Ahmed’s exit follows a corruption petition filed by Aliko Dangote, President and Chief Executive Officer of Dangote Industries Limited, to the Independent Corrupt Practices and Other Related Offences Commission (ICPC). The petition accuses the NMDPRA chief of abuse of office, corrupt enrichment, and unlawful diversion of public funds.

The resignation was announced Tuesday by the State House, alongside the departure of Gbenga Komolafe as Chief Executive of the Nigerian Upstream Petroleum Regulatory Commission (NUPRC). Both officials were appointed in 2021 by former President Muhammadu Buhari to lead the twin regulators created under the Petroleum Industry Act (PIA).

President Bola Tinubu has nominated two replacements and requested expedited Senate confirmation, signaling urgency in stabilising oversight of Nigeria’s petroleum sector.

Engineer Saidu Aliyu Mohammed, a 68-year-old oil and gas veteran with more than four decades of industry experience, has been nominated to replace Ahmed at the NMDPRA. Meanwhile, Oritsemeyiwa Amanorisewo Eyesan, a former Executive Vice President for Upstream at the Nigerian National Petroleum Company Limited (NNPCL), has been named to take over leadership of the NUPRC, subject to Senate approval.

The presidential statement did not reference the Dangote-related controversy, which has dominated public and industry discourse in recent days amid escalating tensions between regulators and Africa’s largest refinery.

Ahmed’s tenure at the NMDPRA coincided with a pivotal transition in Nigeria’s refining landscape, including regulatory oversight of private refinery development, most notably the 650,000 barrels-per-day Dangote Refinery in Lagos.

Profiles of the Nominees

Engineer Mohammed is a 1981 Chemical Engineering graduate of Ahmadu Bello University, Zaria. He previously served as Managing Director of Kaduna Refining and Petrochemical Company and Nigerian Gas Company, and held leadership roles across Nigeria’s gas value chain.

His career includes chairmanship positions at the West African Gas Pipeline Company and Nigeria LNG subsidiaries, as well as service as Group Executive Director and Chief Operating Officer of NNPC’s Gas and Power Directorate. In that role, he oversaw major infrastructure projects including the Escravos-Lagos Pipeline Expansion and the Ajaokuta-Kaduna-Kano gas pipeline.

Mohammed was announced on Tuesday as an independent non-executive director at Seplat Energy, a position he is expected to vacate if his NMDPRA appointment is confirmed.

Eyesan, an Economics graduate of the University of Benin, spent nearly 33 years at NNPC and its subsidiaries.

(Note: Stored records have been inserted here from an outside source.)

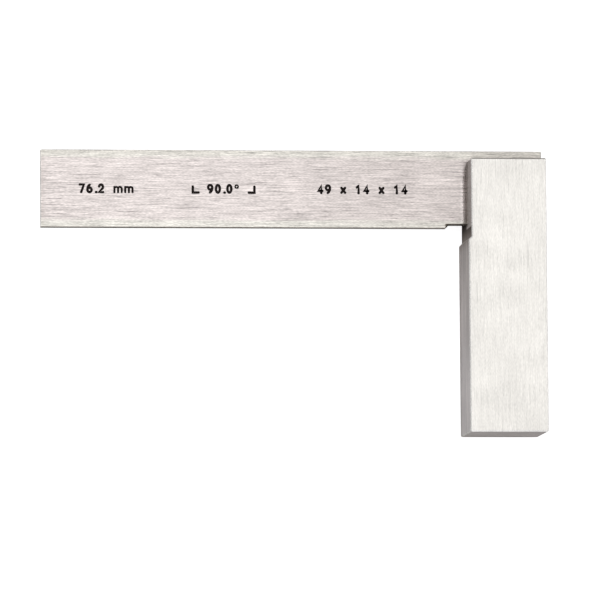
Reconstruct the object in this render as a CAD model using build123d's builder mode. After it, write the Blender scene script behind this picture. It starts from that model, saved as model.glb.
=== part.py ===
"""Small precision try square, in millimetres.

A ground steel beam carries a thin blade in a slot across its end. Three pins cross the slot, lock the blade
and are ground flush with the beam. The square lies on one side of its beam: the origin is the centre of that
face, +X runs across the beam away from the blade's tip, +Y along the beam towards the blade, +Z up.
"""

import os

from build123d import *

# Driving dimensions
blade_reach = 76.2  # from the beam's inner face to the blade's tip, the square's nominal size
blade_width = 14.0
blade_thickness = 1.3
beam_width = 14.1
beam_length = 49.1
beam_thickness = 14.1
blade_proud = 1.9  # the blade's outer edge stands this far beyond the beam's end
pin_radius = 1.25

# Clearance for burrs and dirt in the inner corner, cut with a 45 degree step
blade_relief_depth = 0.6
blade_relief_reach = 2.8  # from the beam's inner face to the foot of the step
beam_relief_depth = 0.53
beam_relief_reach = 2.0  # from the blade's inner edge to the foot of the step

# Broken edges
beam_edge_break = 0.2
blade_edge_break = 0.1

# Faces and edges of the assembled square
inner_face_x = -beam_width / 2
outer_face_x = beam_width / 2
beam_foot_y = -beam_length / 2
beam_head_y = beam_length / 2
blade_tip_x = inner_face_x - blade_reach
blade_outer_y = beam_head_y + blade_proud
blade_inner_y = blade_outer_y - blade_width
slot_floor_y = blade_inner_y + blade_relief_depth
blade_low_z = (beam_thickness - blade_thickness) / 2

# Pin centres: two side by side near the slot's floor, one near the beam's head
pin_side_x = 3.6
pin_low_y = slot_floor_y + 3.0
pin_high_y = beam_head_y - 3.2
pin_centres = [(-pin_side_x, pin_low_y), (pin_side_x, pin_low_y), (0, pin_high_y)]


def near(value, target):
    """True where an edge's coordinate is the wanted one, within a hundredth of a millimetre."""
    return abs(value - target) < 0.01


# Beam: a square bar, stepped back around the blade, with a slot across its head
relieved_face_x = inner_face_x + beam_relief_depth
step_top_y = blade_inner_y - beam_relief_reach
step_foot_y = step_top_y - beam_relief_depth

with BuildPart() as beam:
    with BuildSketch():
        with BuildLine():
            Polyline(
                (inner_face_x, beam_foot_y),
                (outer_face_x, beam_foot_y),
                (outer_face_x, beam_head_y),
                (relieved_face_x, beam_head_y),
                (relieved_face_x, step_top_y),
                (inner_face_x, step_foot_y),
                close=True,
            )
        make_face()
    extrude(amount=beam_thickness)

    slot_depth = beam_head_y - slot_floor_y
    with BuildSketch(Plane.YZ.offset(outer_face_x)):
        with Locations((slot_floor_y, beam_thickness / 2)):
            Rectangle(slot_depth, blade_thickness, align=(Align.MIN, Align.CENTER))
    extrude(amount=-beam_width, mode=Mode.SUBTRACT)

    step_edges = beam.edges().filter_by(Axis.Z).filter_by(
        lambda edge: near(edge.center().Y, step_top_y) or near(edge.center().Y, step_foot_y)
    )
    floor_edges = beam.edges().filter_by(lambda edge: near(edge.center().Y, slot_floor_y))
    chamfer(beam.edges() - step_edges - floor_edges, beam_edge_break)

    with Locations(*pin_centres):
        Hole(pin_radius)
beam.part.label = "beam"

# Blade: a thin parallel strip through the whole slot, stepped back along its inner edge at the beam
step_near_x = inner_face_x - blade_relief_reach
step_far_x = step_near_x - blade_relief_depth

with BuildPart() as blade:
    with BuildSketch(Plane.XY.offset(blade_low_z)):
        with BuildLine():
            Polyline(
                (blade_tip_x, blade_inner_y),
                (step_far_x, blade_inner_y),
                (step_near_x, slot_floor_y),
                (outer_face_x, slot_floor_y),
                (outer_face_x, blade_outer_y),
                (blade_tip_x, blade_outer_y),
                close=True,
            )
        make_face()
    extrude(amount=blade_thickness)
    step_edges = blade.edges().filter_by(Axis.Z).filter_by(
        lambda edge: near(edge.center().X, step_far_x) or near(edge.center().X, step_near_x)
    )
    chamfer(blade.edges() - step_edges, blade_edge_break)
    with Locations(*pin_centres):
        Hole(pin_radius)
blade.part.label = "blade"

# Pins: plain cylinders, through both cheeks of the beam and the blade
pins = []
for number, centre in enumerate(pin_centres, start=1):
    with BuildPart() as pin:
        with BuildSketch():
            with Locations(centre):
                Circle(pin_radius)
        extrude(amount=beam_thickness)
    pin.part.label = f"retaining_pin_{number}"
    pins.append(pin.part)

os.makedirs("parts", exist_ok=True)
for piece in [beam.part, blade.part, *pins]:
    export_step(piece, f"parts/{piece.label}.step")
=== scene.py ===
"""Studio scene of the try square: finishes, etched marks, floor, light and camera, in metres."""

import math

import bmesh
import bpy
from mathutils import Matrix, Vector


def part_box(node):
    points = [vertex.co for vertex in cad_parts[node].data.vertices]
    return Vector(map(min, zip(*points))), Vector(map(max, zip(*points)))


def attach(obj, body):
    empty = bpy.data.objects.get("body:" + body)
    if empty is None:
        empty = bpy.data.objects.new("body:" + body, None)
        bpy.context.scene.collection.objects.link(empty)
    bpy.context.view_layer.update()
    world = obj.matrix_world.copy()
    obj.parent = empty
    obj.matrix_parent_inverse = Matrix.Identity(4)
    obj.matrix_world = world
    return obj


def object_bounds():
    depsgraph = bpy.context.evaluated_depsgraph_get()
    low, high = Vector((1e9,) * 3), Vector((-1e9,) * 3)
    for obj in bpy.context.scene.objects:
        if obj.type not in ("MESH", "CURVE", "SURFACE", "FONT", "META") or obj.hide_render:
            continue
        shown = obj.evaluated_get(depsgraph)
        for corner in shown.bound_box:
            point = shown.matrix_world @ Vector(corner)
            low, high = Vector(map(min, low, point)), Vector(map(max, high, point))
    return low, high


MM = 0.001

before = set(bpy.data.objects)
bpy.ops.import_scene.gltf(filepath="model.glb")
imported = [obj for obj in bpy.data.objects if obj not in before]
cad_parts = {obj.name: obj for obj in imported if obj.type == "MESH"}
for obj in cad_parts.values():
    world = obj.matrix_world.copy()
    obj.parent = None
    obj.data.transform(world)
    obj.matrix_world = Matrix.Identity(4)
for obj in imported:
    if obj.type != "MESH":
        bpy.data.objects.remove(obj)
cad_low, cad_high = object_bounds()
scene = bpy.context.scene

beam_low, beam_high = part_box("beam")
blade_low, blade_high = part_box("blade")
blade_inner_y = blade_low[1]

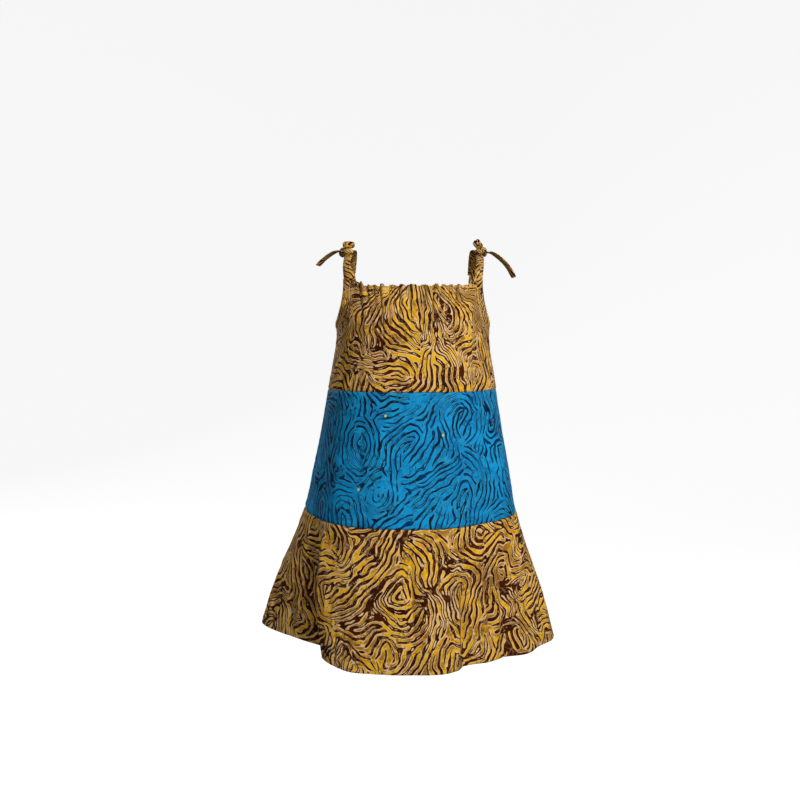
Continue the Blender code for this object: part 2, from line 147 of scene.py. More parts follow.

She served as Group General Manager for Corporate Planning and Strategy from 2019 to 2023 before becoming Executive Vice President for Upstream, a role she held until her retirement in 2024.

Unprecedented Regulatory Shake-Up

The simultaneous exit of both petroleum regulatory chiefs is unprecedented since the establishment of the agencies under the PIA, prompting questions within industry circles about coordination, timing, and political calculations behind the move.

Energy analysts note that the leadership changes come at a critical moment, as Nigeria grapples with fuel subsidy removal, foreign exchange pressures, and the integration of large-scale private refining capacity into the domestic market.

The Senate is expected to schedule confirmation hearings for both nominees in the coming weeks.